━━ Available records
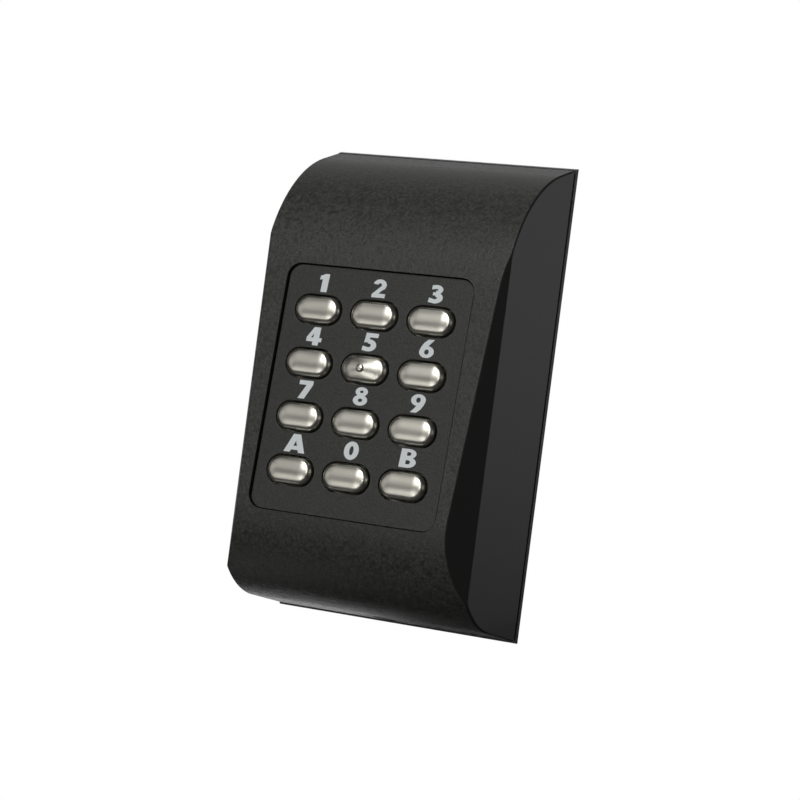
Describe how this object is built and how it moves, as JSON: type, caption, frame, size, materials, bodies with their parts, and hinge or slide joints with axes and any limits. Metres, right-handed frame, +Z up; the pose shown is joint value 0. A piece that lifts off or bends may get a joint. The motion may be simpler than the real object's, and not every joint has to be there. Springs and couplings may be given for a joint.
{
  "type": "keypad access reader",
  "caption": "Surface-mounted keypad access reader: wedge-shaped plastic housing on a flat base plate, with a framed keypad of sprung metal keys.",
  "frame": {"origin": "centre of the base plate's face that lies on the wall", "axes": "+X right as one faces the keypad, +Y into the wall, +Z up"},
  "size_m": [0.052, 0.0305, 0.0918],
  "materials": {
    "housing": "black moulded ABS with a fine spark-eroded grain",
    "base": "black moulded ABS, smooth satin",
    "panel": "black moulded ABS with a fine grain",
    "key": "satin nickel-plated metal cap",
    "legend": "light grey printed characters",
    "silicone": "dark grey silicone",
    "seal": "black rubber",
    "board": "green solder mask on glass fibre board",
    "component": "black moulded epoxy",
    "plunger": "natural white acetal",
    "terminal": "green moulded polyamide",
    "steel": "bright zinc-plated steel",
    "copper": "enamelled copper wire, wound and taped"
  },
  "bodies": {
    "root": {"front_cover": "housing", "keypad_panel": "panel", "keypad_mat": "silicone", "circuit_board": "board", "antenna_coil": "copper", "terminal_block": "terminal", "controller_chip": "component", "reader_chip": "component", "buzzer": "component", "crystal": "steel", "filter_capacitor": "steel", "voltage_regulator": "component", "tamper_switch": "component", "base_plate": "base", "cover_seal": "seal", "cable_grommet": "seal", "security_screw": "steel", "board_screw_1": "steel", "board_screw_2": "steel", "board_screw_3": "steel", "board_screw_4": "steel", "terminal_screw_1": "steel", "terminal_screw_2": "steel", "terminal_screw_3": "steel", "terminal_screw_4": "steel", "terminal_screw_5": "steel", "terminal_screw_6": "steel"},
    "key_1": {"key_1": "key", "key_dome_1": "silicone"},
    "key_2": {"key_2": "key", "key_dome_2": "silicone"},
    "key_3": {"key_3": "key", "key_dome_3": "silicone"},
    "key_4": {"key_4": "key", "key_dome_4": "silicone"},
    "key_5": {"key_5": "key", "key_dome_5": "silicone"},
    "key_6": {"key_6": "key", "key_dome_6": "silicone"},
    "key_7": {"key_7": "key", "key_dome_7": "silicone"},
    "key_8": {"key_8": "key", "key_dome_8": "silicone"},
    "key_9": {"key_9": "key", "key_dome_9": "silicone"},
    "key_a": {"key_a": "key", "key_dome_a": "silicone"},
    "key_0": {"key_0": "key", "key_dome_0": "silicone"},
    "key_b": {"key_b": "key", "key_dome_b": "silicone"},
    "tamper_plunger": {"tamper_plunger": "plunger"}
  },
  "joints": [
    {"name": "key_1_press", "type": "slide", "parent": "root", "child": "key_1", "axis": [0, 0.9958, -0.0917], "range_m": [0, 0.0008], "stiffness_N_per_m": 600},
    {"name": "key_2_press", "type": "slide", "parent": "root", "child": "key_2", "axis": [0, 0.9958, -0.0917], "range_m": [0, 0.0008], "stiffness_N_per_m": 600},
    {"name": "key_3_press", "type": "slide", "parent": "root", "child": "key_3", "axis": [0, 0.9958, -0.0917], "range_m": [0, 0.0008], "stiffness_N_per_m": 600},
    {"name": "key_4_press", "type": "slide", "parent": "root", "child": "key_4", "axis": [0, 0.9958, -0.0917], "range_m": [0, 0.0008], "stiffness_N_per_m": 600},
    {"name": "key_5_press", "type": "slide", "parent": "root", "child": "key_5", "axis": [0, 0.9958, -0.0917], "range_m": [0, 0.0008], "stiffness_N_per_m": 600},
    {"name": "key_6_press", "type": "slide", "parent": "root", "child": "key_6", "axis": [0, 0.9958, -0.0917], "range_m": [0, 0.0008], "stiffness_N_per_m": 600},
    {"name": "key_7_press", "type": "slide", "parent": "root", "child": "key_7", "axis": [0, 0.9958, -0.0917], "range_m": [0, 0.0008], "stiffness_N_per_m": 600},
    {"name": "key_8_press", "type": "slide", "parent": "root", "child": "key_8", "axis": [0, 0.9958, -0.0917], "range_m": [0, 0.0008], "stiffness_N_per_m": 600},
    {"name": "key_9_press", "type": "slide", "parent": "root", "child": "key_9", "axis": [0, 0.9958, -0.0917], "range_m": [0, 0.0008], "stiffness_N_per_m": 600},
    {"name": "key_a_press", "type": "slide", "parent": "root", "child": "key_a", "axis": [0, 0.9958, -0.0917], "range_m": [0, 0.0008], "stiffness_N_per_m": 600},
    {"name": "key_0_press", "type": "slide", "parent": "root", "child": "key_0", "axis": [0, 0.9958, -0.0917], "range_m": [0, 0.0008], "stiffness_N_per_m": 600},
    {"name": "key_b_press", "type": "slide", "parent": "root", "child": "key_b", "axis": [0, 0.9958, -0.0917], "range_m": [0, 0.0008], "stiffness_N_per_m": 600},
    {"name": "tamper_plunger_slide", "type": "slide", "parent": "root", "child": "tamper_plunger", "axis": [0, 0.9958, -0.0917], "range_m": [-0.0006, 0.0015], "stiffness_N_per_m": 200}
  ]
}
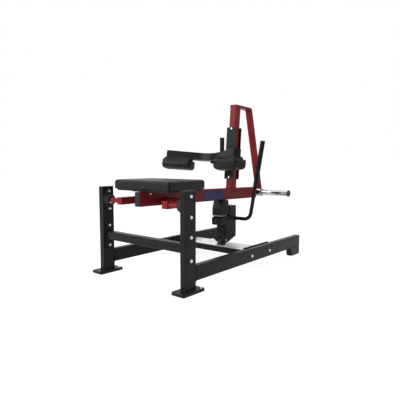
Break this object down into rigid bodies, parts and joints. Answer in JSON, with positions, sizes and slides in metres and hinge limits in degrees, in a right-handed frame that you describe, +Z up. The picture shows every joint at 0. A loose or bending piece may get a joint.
━━━━
### Task requirements
Repeat the material above in full, exactly as it stands.

### Response to this exercise
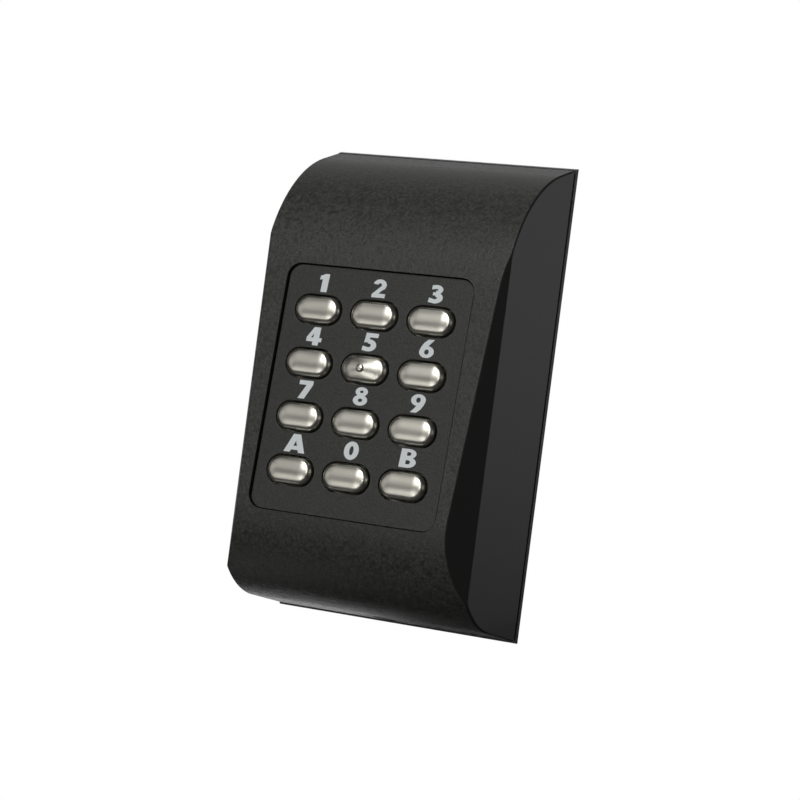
Describe how this object is built and how it moves, as JSON: type, caption, frame, size, materials, bodies with their parts, and hinge or slide joints with axes and any limits. Metres, right-handed frame, +Z up; the pose shown is joint value 0. A piece that lifts off or bends may get a joint. The motion may be simpler than the real object's, and not every joint has to be there. Springs and couplings may be given for a joint.
{
  "type": "keypad access reader",
  "caption": "Surface-mounted keypad access reader: wedge-shaped plastic housing on a flat base plate, with a framed keypad of sprung metal keys.",
  "frame": {"origin": "centre of the base plate's face that lies on the wall", "axes": "+X right as one faces the keypad, +Y into the wall, +Z up"},
  "size_m": [0.052, 0.0305, 0.0918],
  "materials": {
    "housing": "black moulded ABS with a fine spark-eroded grain",
    "base": "black moulded ABS, smooth satin",
    "panel": "black moulded ABS with a fine grain",
    "key": "satin nickel-plated metal cap",
    "legend": "light grey printed characters",
    "silicone": "dark grey silicone",
    "seal": "black rubber",
    "board": "green solder mask on glass fibre board",
    "component": "black moulded epoxy",
    "plunger": "natural white acetal",
    "terminal": "green moulded polyamide",
    "steel": "bright zinc-plated steel",
    "copper": "enamelled copper wire, wound and taped"
  },
  "bodies": {
    "root": {"front_cover": "housing", "keypad_panel": "panel", "keypad_mat": "silicone", "circuit_board": "board", "antenna_coil": "copper", "terminal_block": "terminal", "controller_chip": "component", "reader_chip": "component", "buzzer": "component", "crystal": "steel", "filter_capacitor": "steel", "voltage_regulator": "component", "tamper_switch": "component", "base_plate": "base", "cover_seal": "seal", "cable_grommet": "seal", "security_screw": "steel", "board_screw_1": "steel", "board_screw_2": "steel", "board_screw_3": "steel", "board_screw_4": "steel", "terminal_screw_1": "steel", "terminal_screw_2": "steel", "terminal_screw_3": "steel", "terminal_screw_4": "steel", "terminal_screw_5": "steel", "terminal_screw_6": "steel"},
    "key_1": {"key_1": "key", "key_dome_1": "silicone"},
    "key_2": {"key_2": "key", "key_dome_2": "silicone"},
    "key_3": {"key_3": "key", "key_dome_3": "silicone"},
    "key_4": {"key_4": "key", "key_dome_4": "silicone"},
    "key_5": {"key_5": "key", "key_dome_5": "silicone"},
    "key_6": {"key_6": "key", "key_dome_6": "silicone"},
    "key_7": {"key_7": "key", "key_dome_7": "silicone"},
    "key_8": {"key_8": "key", "key_dome_8": "silicone"},
    "key_9": {"key_9": "key", "key_dome_9": "silicone"},
    "key_a": {"key_a": "key", "key_dome_a": "silicone"},
    "key_0": {"key_0": "key", "key_dome_0": "silicone"},
    "key_b": {"key_b": "key", "key_dome_b": "silicone"},
    "tamper_plunger": {"tamper_plunger": "plunger"}
  },
  "joints": [
    {"name": "key_1_press", "type": "slide", "parent": "root", "child": "key_1", "axis": [0, 0.9958, -0.0917], "range_m": [0, 0.0008], "stiffness_N_per_m": 600},
    {"name": "key_2_press", "type": "slide", "parent": "root", "child": "key_2", "axis": [0, 0.9958, -0.0917], "range_m": [0, 0.0008], "stiffness_N_per_m": 600},
    {"name": "key_3_press", "type": "slide", "parent": "root", "child": "key_3", "axis": [0, 0.9958, -0.0917], "range_m": [0, 0.0008], "stiffness_N_per_m": 600},
    {"name": "key_4_press", "type": "slide", "parent": "root", "child": "key_4", "axis": [0, 0.9958, -0.0917], "range_m": [0, 0.0008], "stiffness_N_per_m": 600},
    {"name": "key_5_press", "type": "slide", "parent": "root", "child": "key_5", "axis": [0, 0.9958, -0.0917], "range_m": [0, 0.0008], "stiffness_N_per_m": 600},
    {"name": "key_6_press", "type": "slide", "parent": "root", "child": "key_6", "axis": [0, 0.9958, -0.0917], "range_m": [0, 0.0008], "stiffness_N_per_m": 600},
    {"name": "key_7_press", "type": "slide", "parent": "root", "child": "key_7", "axis": [0, 0.9958, -0.0917], "range_m": [0, 0.0008], "stiffness_N_per_m": 600},
    {"name": "key_8_press", "type": "slide", "parent": "root", "child": "key_8", "axis": [0, 0.9958, -0.0917], "range_m": [0, 0.0008], "stiffness_N_per_m": 600},
    {"name": "key_9_press", "type": "slide", "parent": "root", "child": "key_9", "axis": [0, 0.9958, -0.0917], "range_m": [0, 0.0008], "stiffness_N_per_m": 600},
    {"name": "key_a_press", "type": "slide", "parent": "root", "child": "key_a", "axis": [0, 0.9958, -0.0917], "range_m": [0, 0.0008], "stiffness_N_per_m": 600},
    {"name": "key_0_press", "type": "slide", "parent": "root", "child": "key_0", "axis": [0, 0.9958, -0.0917], "range_m": [0, 0.0008], "stiffness_N_per_m": 600},
    {"name": "key_b_press", "type": "slide", "parent": "root", "child": "key_b", "axis": [0, 0.9958, -0.0917], "range_m": [0, 0.0008], "stiffness_N_per_m": 600},
    {"name": "tamper_plunger_slide", "type": "slide", "parent": "root", "child": "tamper_plunger", "axis": [0, 0.9958, -0.0917], "range_m": [-0.0006, 0.0015], "stiffness_N_per_m": 200}
  ]
}
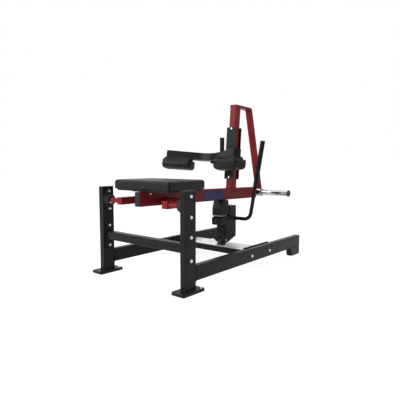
Break this object down into rigid bodies, parts and joints. Answer in JSON, with positions, sizes and slides in metres and hinge limits in degrees, in a right-handed frame that you describe, +Z up. The picture shows every joint at 0. A loose or bending piece may get a joint.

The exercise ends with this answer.